Om dat nu te voorkomen kan het college ook vooraf een mandaat opdragen aan de burgemeester (want die is er altijd, al dan niet middels een loco). Daarop ziet dit besluit, dat er overigens wel van uitgaat dat er formeel collegevergaderingen gehouden worden. Het gaat dus nadrukkelijk om officiële collegebesluiten die geagendeerd zijn in een collegevergadering.

In dit besluit is de gemeentesecretaris (die er ook altijd is, al dan niet middels een loco) aangewezen als degene die zal moeten verzekeren dat dit mandaat niet gebruikt wordt in gevallen waarin het gebruik ervan niet op zijn plaats is of zelfs wettelijk niet is toegestaan. In dat verband zij met name gewezen op artikel 10.3 van de Algemene wet bestuursrecht, dat voor de volledigheid hieronder is weergegeven.
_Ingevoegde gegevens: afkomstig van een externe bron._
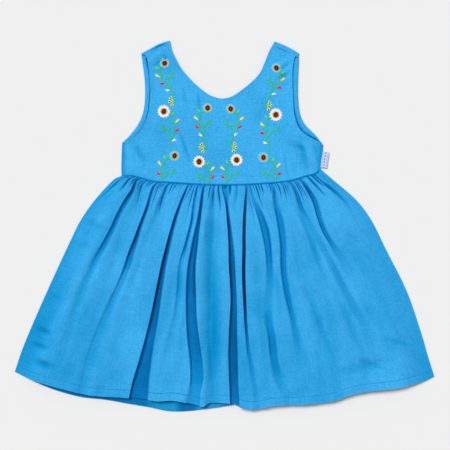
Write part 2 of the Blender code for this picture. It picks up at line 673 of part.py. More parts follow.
def build_binding(name, table):
    """Narrow turned strip sewn round the inside of a back armhole."""
    line, inward = binding_course(table)
    base = BACK_BASE + WALL + SEAM_GAP
    section = (
        (BINDING_INSET, 0.0), (BINDING_INSET, BINDING_WALL * 0.75),
        (BINDING_INSET + BINDING_BEVEL, BINDING_WALL),
        (BINDING_WIDTH - BINDING_BEVEL, BINDING_WALL),
        (BINDING_WIDTH, BINDING_WALL * 0.75), (BINDING_WIDTH, 0.0),
    )
    size = len(section)
    points = []
    for place, way in zip(line, inward):
        for across, up in section:
            points.append((place[0] + way[0] * across, place[1] + way[1] * across, base + up))
    faces = []
    for i in range(len(line) - 1):
        for k in range(size):
            a = i * size + k
            b = i * size + (k + 1) % size
            faces.append((a, b, b + size))
            faces.append((a, b + size, a + size))
    last = (len(line) - 1) * size
    for k in range(1, size - 1):
        faces.append((0, k + 1, k))
        faces.append((last, last + k, last + k + 1))
    run = line[1] - line[0]
    if run[0] * inward[0][1] - run[1] * inward[0][0] > 0.0:
        faces = [tuple(reversed(f)) for f in faces]
    return add_piece(name, points, faces, BLUE)


def build_label():
    """Bare folded tape standing out of the right side seam."""
    side = Outline(SIDE_RIGHT)
    finish = LABEL_PLACE + LABEL_LENGTH / side.length
    roots = side.at(np.linspace(LABEL_PLACE, finish, LABEL_ROWS + 1))
    down = (roots[-1] - roots[0]) / np.linalg.norm(roots[-1] - roots[0])
    out = np.array((-down[1], down[0]))
    rows = LABEL_ROWS
    columns = LABEL_COLUMNS
    top = []
    for root in roots:
        for c in range(columns + 1):
            share = c / columns
            place = root + out * (LABEL_GAP + LABEL_WIDTH * share)
            height = LABEL_BASE + LABEL_WALL + LABEL_CURL * share ** 2
            top.append((place[0], place[1], height))
    top = np.array(top)
    bottom = top - np.array((0.0, 0.0, LABEL_WALL))
    count = len(top)
    faces = []
    for r in range(rows):
        for c in range(columns):
            a = r * (columns + 1) + c
            b = a + columns + 1
            faces.append((a, b, a + 1))
            faces.append((a + 1, b, b + 1))
    rim = [r * (columns + 1) for r in range(rows + 1)]
    rim += [rows * (columns + 1) + c for c in range(1, columns + 1)]
    rim += [r * (columns + 1) + columns for r in range(rows - 1, -1, -1)]
    rim += list(range(columns - 1, 0, -1))
    points = np.concatenate((top, bottom))
    return add_piece("side_label", points, wall_faces(faces, rim, count), TAPE)


def main():
    """Clear the scene and make the seven cloth pieces."""
    for old in list(bpy.data.objects):
        bpy.data.objects.remove(old, do_unlink=True)
    build_bodice_front()
    build_bodice_back()
    Skirt(HEM_FRONT, FRONT_FOLDS, GATHER_FRONT, True).build("skirt_front", BLUE)
    Skirt(HEM_BACK, BACK_RIDGES, GATHER_BACK, False).build("skirt_back", BLUE_INSIDE)
    build_binding("armhole_binding_left", ARM_BACK_LEFT)
    build_binding("armhole_binding_right", ARM_BACK_RIGHT)
    build_label()


main()
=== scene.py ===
"""Child's sleeveless sundress laid flat: thin gathered cloth, embroidery and stitches.

The script is laid out as a Blender add-on and is run as a script. Sizes in the tables
are millimetres on the surface the dress lies on, +X to its right and +Y to the neck.
"""

import math

import bpy
import numpy as np
from bpy.props import FloatProperty, FloatVectorProperty, IntProperty, PointerProperty
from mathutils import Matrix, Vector
from mathutils.geometry import delaunay_2d_cdt


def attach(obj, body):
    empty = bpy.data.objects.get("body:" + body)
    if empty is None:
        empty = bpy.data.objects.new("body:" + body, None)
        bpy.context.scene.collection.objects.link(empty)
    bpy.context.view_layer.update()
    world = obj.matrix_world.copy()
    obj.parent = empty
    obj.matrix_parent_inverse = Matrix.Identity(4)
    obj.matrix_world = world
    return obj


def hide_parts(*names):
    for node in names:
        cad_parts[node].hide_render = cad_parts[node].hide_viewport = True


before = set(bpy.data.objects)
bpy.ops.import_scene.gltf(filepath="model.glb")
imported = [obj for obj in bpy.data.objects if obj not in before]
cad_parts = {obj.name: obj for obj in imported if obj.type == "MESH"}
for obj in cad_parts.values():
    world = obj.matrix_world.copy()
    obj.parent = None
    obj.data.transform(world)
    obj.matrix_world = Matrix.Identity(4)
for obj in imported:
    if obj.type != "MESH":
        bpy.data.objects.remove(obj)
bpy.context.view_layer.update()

bl_info = {
    "name": "Gathered Sundress",
    "version": (1, 0, 0),
    "blender": (4, 5, 0),
    "location": "3D View > Sidebar > Sundress",
    "description": "Makes a child's embroidered sundress laid flat",
    "category": "Add Mesh",
}

# One millimetre in metres, and the finished dress's middle along Y in the tables' frame
MM = 0.001
MIDDLE_Y = 0.327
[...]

Het besluit treed in werking op de datum dat het college het besluit neemt, en eindigt als er een nieuw college is benoemd, hetgeen tot uitdrukking is gebracht door te verwijzen naar artikel 42 Gemeentewet, waarin dat geregeld is. Het ’nieuwe’ college kan dan opnieuw bekijken of het een zelfde regeling noodzakelijk acht.

Artikel 10:3 Algemene wet bestuursrecht

  • 1.

    Een bestuursorgaan kan mandaat verlenen, tenzij bij wettelijk voorschrift anders is bepaald of de aard van de bevoegdheid zich tegen de mandaatverlening verzet.

  • 2.

    Mandaat wordt in ieder geval niet verleend indien het betreft een bevoegdheid:

    • a.

      tot het vaststellen van algemeen verbindende voorschriften, tenzij bij de verlening van die bevoegdheid in mandaatverlening is voorzien;

    • b.

      tot het nemen van een besluit ten aanzien waarvan is bepaald dat het met versterkte meerderheid moet worden genomen of waarvan de aard van de voorgeschreven besluitvormingsprocedure zich anderszins tegen de mandaatverlening verzet;

    • c.

      tot het beslissen op een beroepschrift;

    • d.

      tot het vernietigen van of tot het onthouden van goedkeuring aan een besluit van een ander bestuursorgaan.

  • 3.

    Mandaat tot het beslissen op een bezwaarschrift of op een verzoek als bedoeld in artikel 7:1a, eerste lid, wordt niet verleend aan degene die het besluit waartegen het bezwaar zich richt, krachtens mandaat heeft genomen.

  • 4.

    Indien artikel 5:53 van toepassing is, wordt mandaat tot het opleggen van een bestuurlijke boete niet verleend aan degene die van de overtreding een rapport of proces-verbaal heeft opgemaakt.